▶ [Recorded information]:

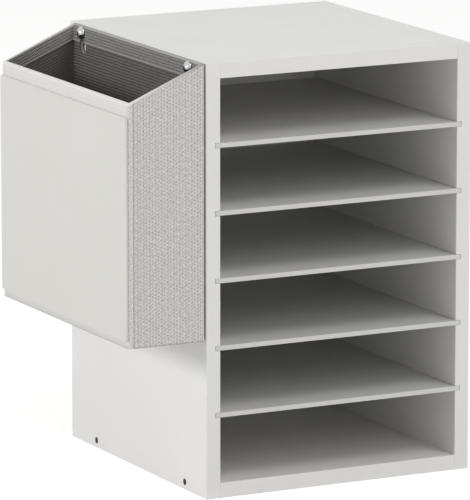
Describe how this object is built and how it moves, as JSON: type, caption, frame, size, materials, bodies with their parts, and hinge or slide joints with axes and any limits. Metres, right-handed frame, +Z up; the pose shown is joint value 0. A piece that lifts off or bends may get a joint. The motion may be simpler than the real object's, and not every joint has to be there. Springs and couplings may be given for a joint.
{
  "type": "desktop file sorter",
  "caption": "Upright desktop file sorter: an open-front laminate cabinet with pull-out shelves for letter-size paper, and a fabric-covered pocket that hangs on its side.",
  "frame": {"origin": "centre of the cabinet's base, on the surface it stands on", "axes": "+Z up, -Y to the open front, +X to the right as seen from the front; the pocket hangs on the -X side"},
  "size_m": [0.401, 0.325, 0.458],
  "materials": {
    "laminate": "white melamine laminate on chipboard, satin",
    "edge_strip": "white edge strip, satin",
    "shelf_board": "white-lacquered hardboard, satin",
    "hardboard": "white-lacquered hardboard, matt",
    "screw_steel": "zinc-plated steel",
    "dowel_wood": "turned beech, bare",
    "grey_board": "grey bookbinding board",
    "ribbed_fabric": "rib-knitted polyester, light grey",
    "lining_fabric": "ribbed polyester, dark grey",
    "tape": "ribbed woven tape, grey",
    "facing": "fine smooth cloth on a thin board, warm white",
    "plate_steel": "zinc-plated sheet steel",
    "felt": "dark grey felt",
    "chrome": "polished chrome plating",
    "nylon": "natural nylon",
    "insert_brass": "turned brass"
  },
  "bodies": {
    "cabinet": {"left_side_panel": "laminate", "right_side_panel": "laminate", "top_panel": "laminate", "bottom_panel": "laminate", "back_panel": "hardboard", "left_edge_band": "edge_strip", "right_edge_band": "edge_strip", "top_edge_band": "edge_strip", "bottom_edge_band": "edge_strip", "corner_screws": "screw_steel", "corner_dowels": "dowel_wood", "back_screws": "screw_steel", "hanging_studs": "chrome", "stud_washers": "nylon", "stud_inserts": "insert_brass"},
    "shelf_1": {"shelf_1": "shelf_board"},
    "shelf_2": {"shelf_2": "shelf_board"},
    "shelf_3": {"shelf_3": "shelf_board"},
    "shelf_4": {"shelf_4": "shelf_board"},
    "shelf_5": {"shelf_5": "shelf_board"},
    "pocket": {"pocket_back_board": "grey_board", "pocket_outer_board": "grey_board", "pocket_front_board": "grey_board", "pocket_rear_board": "grey_board", "pocket_base_board": "grey_board", "pocket_cover": "ribbed_fabric", "pocket_lining": "lining_fabric", "rim_tape": "tape", "facing_panel": "facing", "keyhole_plates": "plate_steel", "pocket_pads": "felt"}
  },
  "joints": [
    {"name": "shelf_1_slide", "type": "slide", "parent": "cabinet", "child": "shelf_1", "axis": [0, -1, 0], "range_m": [0, 0.3]},
    {"name": "shelf_2_slide", "type": "slide", "parent": "cabinet", "child": "shelf_2", "axis": [0, -1, 0], "range_m": [0, 0.3]},
    {"name": "shelf_3_slide", "type": "slide", "parent": "cabinet", "child": "shelf_3", "axis": [0, -1, 0], "range_m": [0, 0.3]},
    {"name": "shelf_4_slide", "type": "slide", "parent": "cabinet", "child": "shelf_4", "axis": [0, -1, 0], "range_m": [0, 0.3]},
    {"name": "shelf_5_slide", "type": "slide", "parent": "cabinet", "child": "shelf_5", "axis": [0, -1, 0], "range_m": [0, 0.3]},
    {"name": "pocket_lift", "type": "slide", "parent": "cabinet", "child": "pocket", "axis": [0, 0, 1], "range_m": [0, 0.015]}
  ]
}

▶ [Instructions for the task]: Reproduce the listing above verbatim, from first line to last.

▶ [Complete output]:
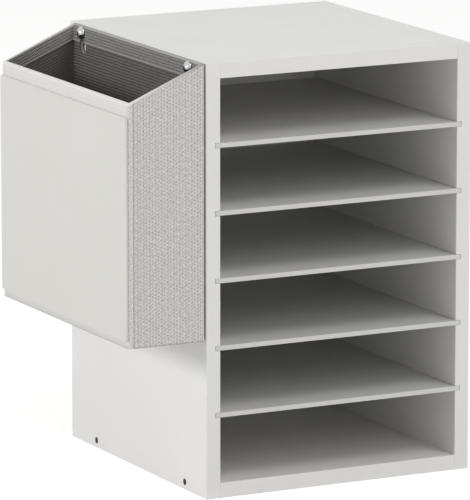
Describe how this object is built and how it moves, as JSON: type, caption, frame, size, materials, bodies with their parts, and hinge or slide joints with axes and any limits. Metres, right-handed frame, +Z up; the pose shown is joint value 0. A piece that lifts off or bends may get a joint. The motion may be simpler than the real object's, and not every joint has to be there. Springs and couplings may be given for a joint.
{
  "type": "desktop file sorter",
  "caption": "Upright desktop file sorter: an open-front laminate cabinet with pull-out shelves for letter-size paper, and a fabric-covered pocket that hangs on its side.",
  "frame": {"origin": "centre of the cabinet's base, on the surface it stands on", "axes": "+Z up, -Y to the open front, +X to the right as seen from the front; the pocket hangs on the -X side"},
  "size_m": [0.401, 0.325, 0.458],
  "materials": {
    "laminate": "white melamine laminate on chipboard, satin",
    "edge_strip": "white edge strip, satin",
    "shelf_board": "white-lacquered hardboard, satin",
    "hardboard": "white-lacquered hardboard, matt",
    "screw_steel": "zinc-plated steel",
    "dowel_wood": "turned beech, bare",
    "grey_board": "grey bookbinding board",
    "ribbed_fabric": "rib-knitted polyester, light grey",
    "lining_fabric": "ribbed polyester, dark grey",
    "tape": "ribbed woven tape, grey",
    "facing": "fine smooth cloth on a thin board, warm white",
    "plate_steel": "zinc-plated sheet steel",
    "felt": "dark grey felt",
    "chrome": "polished chrome plating",
    "nylon": "natural nylon",
    "insert_brass": "turned brass"
  },
  "bodies": {
    "cabinet": {"left_side_panel": "laminate", "right_side_panel": "laminate", "top_panel": "laminate", "bottom_panel": "laminate", "back_panel": "hardboard", "left_edge_band": "edge_strip", "right_edge_band": "edge_strip", "top_edge_band": "edge_strip", "bottom_edge_band": "edge_strip", "corner_screws": "screw_steel", "corner_dowels": "dowel_wood", "back_screws": "screw_steel", "hanging_studs": "chrome", "stud_washers": "nylon", "stud_inserts": "insert_brass"},
    "shelf_1": {"shelf_1": "shelf_board"},
    "shelf_2": {"shelf_2": "shelf_board"},
    "shelf_3": {"shelf_3": "shelf_board"},
    "shelf_4": {"shelf_4": "shelf_board"},
    "shelf_5": {"shelf_5": "shelf_board"},
    "pocket": {"pocket_back_board": "grey_board", "pocket_outer_board": "grey_board", "pocket_front_board": "grey_board", "pocket_rear_board": "grey_board", "pocket_base_board": "grey_board", "pocket_cover": "ribbed_fabric", "pocket_lining": "lining_fabric", "rim_tape": "tape", "facing_panel": "facing", "keyhole_plates": "plate_steel", "pocket_pads": "felt"}
  },
  "joints": [
    {"name": "shelf_1_slide", "type": "slide", "parent": "cabinet", "child": "shelf_1", "axis": [0, -1, 0], "range_m": [0, 0.3]},
    {"name": "shelf_2_slide", "type": "slide", "parent": "cabinet", "child": "shelf_2", "axis": [0, -1, 0], "range_m": [0, 0.3]},
    {"name": "shelf_3_slide", "type": "slide", "parent": "cabinet", "child": "shelf_3", "axis": [0, -1, 0], "range_m": [0, 0.3]},
    {"name": "shelf_4_slide", "type": "slide", "parent": "cabinet", "child": "shelf_4", "axis": [0, -1, 0], "range_m": [0, 0.3]},
    {"name": "shelf_5_slide", "type": "slide", "parent": "cabinet", "child": "shelf_5", "axis": [0, -1, 0], "range_m": [0, 0.3]},
    {"name": "pocket_lift", "type": "slide", "parent": "cabinet", "child": "pocket", "axis": [0, 0, 1], "range_m": [0, 0.015]}
  ]
}